Il n’en est rien. Les experts expliquent que la structure du Net est ainsi faite que si ces dispositifs sont mis en place de manière incontrôlée et non concertée, ce sont des pans entiers du Net qui risqueraient d’en pâtir.
Il apparaît que la pression accrue de certains gouvernements pour faire approuver le principe du blocage résulte de l’adoption par l’ICANN d’un nouveau TLD (top level domain), le .xxx consacré à la pornographie. Certains États souhaitent le proscire entièrement, même si le souci premier qu’ils mettent en avant est plutôt celui de l’éradication de la pédopornographie. Mais, prévient le SSAC, les choses ne sont pas aussi simples. Le succès du blocage de noms de domaine est plus que douteux.
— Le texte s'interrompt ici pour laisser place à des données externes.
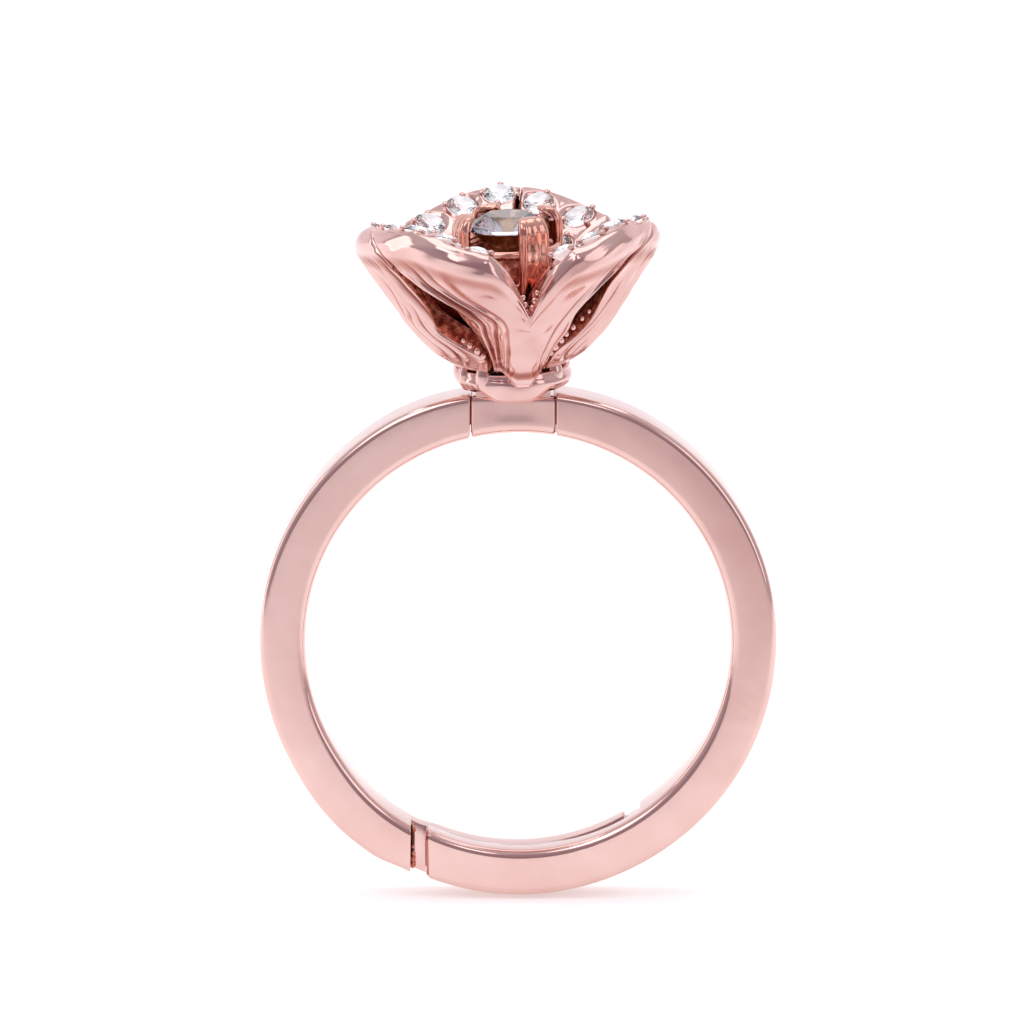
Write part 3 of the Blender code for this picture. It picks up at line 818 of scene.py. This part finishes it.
# Cast curls up the front petal's notch: share of the way up, side and size.
NOTCH_CURLS = (
    (0.02, 1, 0.10), (0.14, -1, 0.12), (0.28, 1, 0.13), (0.42, -1, 0.12), (0.55, 1, 0.12),
    (0.70, -1, 0.10), (0.84, 1, 0.10),
)
CASTING_SQUASH = 1.2
STONE_SPIN_DEG = {"front": 5.0, "back_left": 17.0, "back_right": 31.0}


def brilliant_mesh(radius, crown, pavilion, table=0.56):
    """Round brilliant: table, star, kite, upper and lower girdle and pavilion main facets."""
    girdle = 0.035 * radius
    verts = [(0.0, 0.0, -girdle - pavilion)]
    eighth = math.tau / 8

    def ring(count, r, z, offset):
        start = len(verts)
        for k in range(count):
            a = eighth * offset + math.tau * k / count
            verts.append((r * math.cos(a), r * math.sin(a), z))
        return start

    low = ring(8, 0.22 * radius, -girdle - pavilion * 0.80, 0.5)
    g0 = ring(16, radius, -girdle, 0.0)
    g1 = ring(16, radius, girdle, 0.0)
    kite = ring(8, 0.80 * radius, girdle + crown * 0.58, 0.5)
    top = ring(8, table * radius, girdle + crown, 0.0)
    faces = []
    for k in range(8):
        n = (k + 1) % 8
        e0 = 2 * k
        e1 = 2 * k + 1
        e2 = (2 * k + 2) % 16
        faces.append((0, low + k, g0 + e0, low + (k - 1) % 8))
        faces.append((low + k, g0 + e1, g0 + e0))
        faces.append((low + k, g0 + e2, g0 + e1))
        for a, b in ((e0, e1), (e1, e2)):
            faces.append((g0 + a, g0 + b, g1 + b, g1 + a))
        faces.append((g1 + e0, g1 + e1, kite + k))
        faces.append((g1 + e1, g1 + e2, kite + k))
        faces.append((kite + k, top + n, top + k))
        faces.append((g1 + e0, kite + k, top + k, kite + (k - 1) % 8))
    faces.append(tuple(top + k for k in range(8)))
    return np.array(verts), faces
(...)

D’abord, compte tenu de la structure décentralisée d’Internet, comment s’assurer que l’impact des mesures de blocage soit restreint au réseau visé ? C’est pratiquement impossible. Ensuite, si des blocages sont imposés au plan national, il faut ménager pour les instances de surveillance et de renseignement un moyen d’inspecter les sites couverts par le blocage, ce qui a pour effet paradoxal de les pousser dans les bras de fournisseurs d’accès situés à l’étranger et partant à des risques de sécurité accrus. En outre, les utilisateurs chevronnés peuvent faire appel à des techniques sophistiquées de contournement des blocages, avec pour effet non seulement un contournement du filtrage (le moindre mal), mais surtout des failles de sécurité non négligeables plus généralisées, pouvant affecter l’ensemble du fonctionnement du DNS.
Est-ce à dire que la réponse adéquate au souci de filtrage est l’inspection détaillée du contenu des trafics, la méthode connue sous le nom « Deep Packet Inspection » envisagée par la Norvège, ainsi qu’aux États-Unis avec la législation connue sous la dénomination Protect IP, dont le principal objectif est la protection de la propriété intellectuelle ? Pas sans remettre en cause le principe de la neutralité du Net, craignent les activistes du Net. Mais des experts qui ont examiné les implications de ce type de méthode vont plus loin et affirment que les failles qu’ouvrirait Protect IP mettraient en cause un des piliers de la gouvernance mise en place par l’ICANN, à savoir la certitude qu’un domaine est bel et bien administré exclusivement par l’institution à laquelle il a été confié. Autrement dit, à vouloir espionner de cette manière le contenu des paquets qui transitent sur le Net, c’est la confiance que l’on est aujourd’hui en mesure d’accorder à Internet qui risquerait d’être mise à mal.